More than once it has been voted the greatest novel of all time by critics not only for its strong story line but also for its great psychological insight. It is the story of Anna, a sophisticated woman who abandons her empty marriage to Alexander Karenin and decides on a younger man, Count Alexei Vronsky in order to fulfil her hunger for passion and more passion. Their relationship is doomed from the start to finish and drives both into great depths of unhappiness.
Anna and Vronsky's story has been contrasted with that of Levin and Kitty. Levin is a wealthy landowner much like Tolstoy himself who doesnt believe in God, has great mental and physical strength with a passion for hunting and other sports. He tries to court Kitty but is soon rejected. Kitty is in love with Vronsky, who instead chooses the married Anna. Kitty falls sick and travels abroad. When she gets better, her love for Levin is later rekindled and they marry. They are blessed with a baby boy, but instead of the baby being a source of joy, they seem to have been drawn apart.

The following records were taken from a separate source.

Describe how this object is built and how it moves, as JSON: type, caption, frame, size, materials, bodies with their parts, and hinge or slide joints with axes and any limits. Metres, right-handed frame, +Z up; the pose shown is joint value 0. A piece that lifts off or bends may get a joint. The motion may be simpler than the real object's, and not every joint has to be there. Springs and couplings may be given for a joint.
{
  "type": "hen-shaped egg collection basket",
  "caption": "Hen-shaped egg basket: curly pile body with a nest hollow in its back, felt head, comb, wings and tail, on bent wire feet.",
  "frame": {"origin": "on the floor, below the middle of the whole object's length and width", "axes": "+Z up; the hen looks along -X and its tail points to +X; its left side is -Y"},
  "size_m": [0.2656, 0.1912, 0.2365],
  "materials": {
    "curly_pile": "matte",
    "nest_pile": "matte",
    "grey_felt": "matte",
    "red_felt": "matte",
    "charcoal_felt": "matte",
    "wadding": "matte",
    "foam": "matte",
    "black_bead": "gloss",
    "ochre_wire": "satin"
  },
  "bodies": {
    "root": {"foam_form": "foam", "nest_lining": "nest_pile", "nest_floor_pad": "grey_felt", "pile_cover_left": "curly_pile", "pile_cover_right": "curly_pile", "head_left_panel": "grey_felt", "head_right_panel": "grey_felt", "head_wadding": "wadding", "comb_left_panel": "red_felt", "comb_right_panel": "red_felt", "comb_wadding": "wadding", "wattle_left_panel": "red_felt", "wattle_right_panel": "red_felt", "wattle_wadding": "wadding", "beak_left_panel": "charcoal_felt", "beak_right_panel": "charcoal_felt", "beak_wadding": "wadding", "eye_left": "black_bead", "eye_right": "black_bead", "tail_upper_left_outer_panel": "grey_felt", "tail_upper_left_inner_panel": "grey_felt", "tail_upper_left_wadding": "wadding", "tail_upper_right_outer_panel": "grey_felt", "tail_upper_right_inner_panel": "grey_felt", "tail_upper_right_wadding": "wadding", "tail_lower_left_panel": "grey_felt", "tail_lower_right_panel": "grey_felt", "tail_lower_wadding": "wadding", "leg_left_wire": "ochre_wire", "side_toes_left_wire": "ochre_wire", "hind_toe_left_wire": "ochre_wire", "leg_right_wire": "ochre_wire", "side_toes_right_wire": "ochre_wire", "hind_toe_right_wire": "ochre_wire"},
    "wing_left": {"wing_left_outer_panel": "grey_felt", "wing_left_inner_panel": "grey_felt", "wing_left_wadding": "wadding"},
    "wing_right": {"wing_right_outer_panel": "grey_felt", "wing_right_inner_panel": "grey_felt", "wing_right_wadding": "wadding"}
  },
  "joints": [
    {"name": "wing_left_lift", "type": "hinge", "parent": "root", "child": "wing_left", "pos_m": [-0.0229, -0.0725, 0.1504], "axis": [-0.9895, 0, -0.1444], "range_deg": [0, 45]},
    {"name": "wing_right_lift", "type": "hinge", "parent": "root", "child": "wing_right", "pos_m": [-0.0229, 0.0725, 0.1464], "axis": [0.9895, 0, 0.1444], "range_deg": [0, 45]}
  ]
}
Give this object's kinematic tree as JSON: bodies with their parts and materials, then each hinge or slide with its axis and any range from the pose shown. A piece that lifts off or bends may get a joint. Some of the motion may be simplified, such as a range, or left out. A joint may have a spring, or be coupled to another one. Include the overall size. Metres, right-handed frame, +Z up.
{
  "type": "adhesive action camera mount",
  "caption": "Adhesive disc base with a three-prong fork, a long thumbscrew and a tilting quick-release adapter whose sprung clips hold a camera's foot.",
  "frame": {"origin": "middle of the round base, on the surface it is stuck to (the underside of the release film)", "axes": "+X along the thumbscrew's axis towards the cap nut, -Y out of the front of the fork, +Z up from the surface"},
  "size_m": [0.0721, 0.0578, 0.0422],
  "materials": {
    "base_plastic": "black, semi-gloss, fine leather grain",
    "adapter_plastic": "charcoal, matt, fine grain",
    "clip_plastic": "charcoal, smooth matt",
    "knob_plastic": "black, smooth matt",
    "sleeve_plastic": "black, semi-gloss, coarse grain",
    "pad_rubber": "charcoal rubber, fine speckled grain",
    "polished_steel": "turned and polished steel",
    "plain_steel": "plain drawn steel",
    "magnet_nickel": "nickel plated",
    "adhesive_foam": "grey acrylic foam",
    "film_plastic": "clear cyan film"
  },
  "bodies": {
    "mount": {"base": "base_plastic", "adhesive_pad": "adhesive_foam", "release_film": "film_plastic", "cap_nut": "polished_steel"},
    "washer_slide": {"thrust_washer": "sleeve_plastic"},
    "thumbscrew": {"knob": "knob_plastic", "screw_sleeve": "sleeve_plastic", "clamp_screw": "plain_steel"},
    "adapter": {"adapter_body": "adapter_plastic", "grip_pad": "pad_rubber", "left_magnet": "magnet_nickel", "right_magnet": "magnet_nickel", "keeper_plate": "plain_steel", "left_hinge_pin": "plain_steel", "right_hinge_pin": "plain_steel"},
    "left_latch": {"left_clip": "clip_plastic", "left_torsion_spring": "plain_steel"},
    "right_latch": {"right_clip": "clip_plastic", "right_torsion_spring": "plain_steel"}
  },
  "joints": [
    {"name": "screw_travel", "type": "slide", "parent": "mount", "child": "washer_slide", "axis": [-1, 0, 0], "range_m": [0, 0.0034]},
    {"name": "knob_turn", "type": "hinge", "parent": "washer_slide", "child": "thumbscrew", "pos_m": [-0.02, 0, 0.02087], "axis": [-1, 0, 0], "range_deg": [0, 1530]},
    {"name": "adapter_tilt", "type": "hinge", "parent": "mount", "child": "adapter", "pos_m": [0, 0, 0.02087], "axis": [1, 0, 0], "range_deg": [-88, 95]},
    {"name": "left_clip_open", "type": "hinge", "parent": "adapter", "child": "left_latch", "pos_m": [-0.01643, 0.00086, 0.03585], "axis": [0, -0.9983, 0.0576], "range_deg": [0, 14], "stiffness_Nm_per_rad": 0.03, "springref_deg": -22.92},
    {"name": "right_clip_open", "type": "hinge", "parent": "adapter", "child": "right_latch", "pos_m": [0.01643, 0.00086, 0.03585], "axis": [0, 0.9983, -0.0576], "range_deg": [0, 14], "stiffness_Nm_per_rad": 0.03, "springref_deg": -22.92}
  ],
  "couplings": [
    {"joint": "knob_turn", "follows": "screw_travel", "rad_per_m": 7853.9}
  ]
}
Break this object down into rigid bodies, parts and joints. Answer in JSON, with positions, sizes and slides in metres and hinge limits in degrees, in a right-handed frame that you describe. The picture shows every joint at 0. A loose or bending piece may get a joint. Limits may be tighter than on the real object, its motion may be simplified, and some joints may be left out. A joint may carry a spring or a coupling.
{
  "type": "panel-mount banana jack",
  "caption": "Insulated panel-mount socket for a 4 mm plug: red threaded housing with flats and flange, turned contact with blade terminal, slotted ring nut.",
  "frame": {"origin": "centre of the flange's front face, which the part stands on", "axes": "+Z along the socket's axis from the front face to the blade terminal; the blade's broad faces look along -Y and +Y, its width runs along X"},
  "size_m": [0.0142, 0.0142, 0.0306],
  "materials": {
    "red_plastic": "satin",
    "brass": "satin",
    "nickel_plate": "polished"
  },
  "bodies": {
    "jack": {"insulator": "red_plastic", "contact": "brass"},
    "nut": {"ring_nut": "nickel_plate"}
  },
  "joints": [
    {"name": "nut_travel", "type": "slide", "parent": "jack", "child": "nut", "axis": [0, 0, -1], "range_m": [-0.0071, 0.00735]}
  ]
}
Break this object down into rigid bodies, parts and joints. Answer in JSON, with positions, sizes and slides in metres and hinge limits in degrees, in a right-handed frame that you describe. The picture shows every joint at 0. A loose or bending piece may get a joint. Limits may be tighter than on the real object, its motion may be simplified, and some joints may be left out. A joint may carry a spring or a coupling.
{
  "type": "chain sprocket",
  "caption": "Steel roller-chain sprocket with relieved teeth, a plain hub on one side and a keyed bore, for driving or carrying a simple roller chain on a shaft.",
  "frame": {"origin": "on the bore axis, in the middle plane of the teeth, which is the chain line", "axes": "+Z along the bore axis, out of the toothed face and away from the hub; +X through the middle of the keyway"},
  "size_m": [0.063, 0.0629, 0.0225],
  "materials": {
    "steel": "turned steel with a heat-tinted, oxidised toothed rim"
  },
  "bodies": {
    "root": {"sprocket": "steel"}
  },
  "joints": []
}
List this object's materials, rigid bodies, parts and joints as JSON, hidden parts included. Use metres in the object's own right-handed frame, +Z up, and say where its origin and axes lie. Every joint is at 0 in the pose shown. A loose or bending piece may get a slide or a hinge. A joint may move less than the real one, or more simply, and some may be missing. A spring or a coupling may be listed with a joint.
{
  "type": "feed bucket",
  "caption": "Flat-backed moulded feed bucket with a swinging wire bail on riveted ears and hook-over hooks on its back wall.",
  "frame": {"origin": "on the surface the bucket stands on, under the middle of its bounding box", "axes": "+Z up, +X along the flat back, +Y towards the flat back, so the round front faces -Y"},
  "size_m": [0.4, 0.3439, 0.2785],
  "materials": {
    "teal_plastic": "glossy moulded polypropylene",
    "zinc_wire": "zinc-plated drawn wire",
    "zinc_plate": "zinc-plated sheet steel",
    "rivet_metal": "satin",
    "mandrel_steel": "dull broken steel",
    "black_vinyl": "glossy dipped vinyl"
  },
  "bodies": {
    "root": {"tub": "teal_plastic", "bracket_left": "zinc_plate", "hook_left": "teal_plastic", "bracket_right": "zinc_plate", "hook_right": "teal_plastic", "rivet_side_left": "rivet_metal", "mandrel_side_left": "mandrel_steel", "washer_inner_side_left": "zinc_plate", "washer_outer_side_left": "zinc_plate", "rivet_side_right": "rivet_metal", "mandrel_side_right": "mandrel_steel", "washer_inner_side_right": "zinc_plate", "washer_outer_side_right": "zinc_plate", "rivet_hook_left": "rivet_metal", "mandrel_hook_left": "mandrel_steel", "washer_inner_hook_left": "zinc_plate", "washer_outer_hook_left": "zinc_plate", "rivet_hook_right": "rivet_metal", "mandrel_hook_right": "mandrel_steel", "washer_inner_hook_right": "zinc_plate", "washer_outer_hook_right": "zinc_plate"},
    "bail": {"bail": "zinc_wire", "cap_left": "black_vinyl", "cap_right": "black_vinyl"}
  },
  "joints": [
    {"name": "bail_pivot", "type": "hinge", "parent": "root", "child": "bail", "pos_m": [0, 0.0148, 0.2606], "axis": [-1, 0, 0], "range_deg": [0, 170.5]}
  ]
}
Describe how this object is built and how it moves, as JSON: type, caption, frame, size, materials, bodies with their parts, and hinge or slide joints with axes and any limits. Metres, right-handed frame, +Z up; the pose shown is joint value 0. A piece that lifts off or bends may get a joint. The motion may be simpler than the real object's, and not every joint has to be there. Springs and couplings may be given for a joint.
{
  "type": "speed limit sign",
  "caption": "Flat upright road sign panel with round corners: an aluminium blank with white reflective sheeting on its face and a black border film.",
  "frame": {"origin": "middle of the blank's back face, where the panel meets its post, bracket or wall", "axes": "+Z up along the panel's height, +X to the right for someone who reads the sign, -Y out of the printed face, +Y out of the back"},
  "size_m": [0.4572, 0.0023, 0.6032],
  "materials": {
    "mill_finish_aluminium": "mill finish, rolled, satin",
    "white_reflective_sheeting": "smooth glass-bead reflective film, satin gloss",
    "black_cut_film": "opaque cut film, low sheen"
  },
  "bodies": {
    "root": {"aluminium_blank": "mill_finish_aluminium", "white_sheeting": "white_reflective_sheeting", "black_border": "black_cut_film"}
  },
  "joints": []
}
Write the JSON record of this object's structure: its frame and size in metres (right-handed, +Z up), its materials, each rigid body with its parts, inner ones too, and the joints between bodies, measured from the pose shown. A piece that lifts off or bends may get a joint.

Tolstoy does not judge his characters moral uprightness. He paints them with words as one would a picture, and lets the readers judge for themselves. The novel tries to contrast good and bad marriages, tries to answer the question of existence and the pursuit of happiness. The romance that characterises Anna's and Vronsky's love affair ends with tragic consequences for both of them but just like the novel started in the middle of nowhere, Tolstoy ends the novel with a feeling of continuity. His plot does not come to an end, rather, it continues beyond the pages, beyond the covers, and we carry it around in our heads, in our hearts, forever.
The famed American author Henry James talked of loose baggy monsters in reference to War and Peace and Anna Karenin for having incorporated philosophical and psychological insights into day to day living. What Henry James forgot is that to great writers such as Leo Tolstoy, art had a purpose, and one purpose was to transmit his ideas, to communicate what lay in his heart. Men discuss ideas and women have their gossip everyday. Its this completeness of life that Tolstoy sought to paint, and he did it well. What might scare the average reader is the length of the novel and the many French quotations by the characters, but again life itself isnt short. Like a river it continues eternally and only the characters keep changing. Tolstoy rivalled life and I believe he reluctantly ended this wonderfully written novel.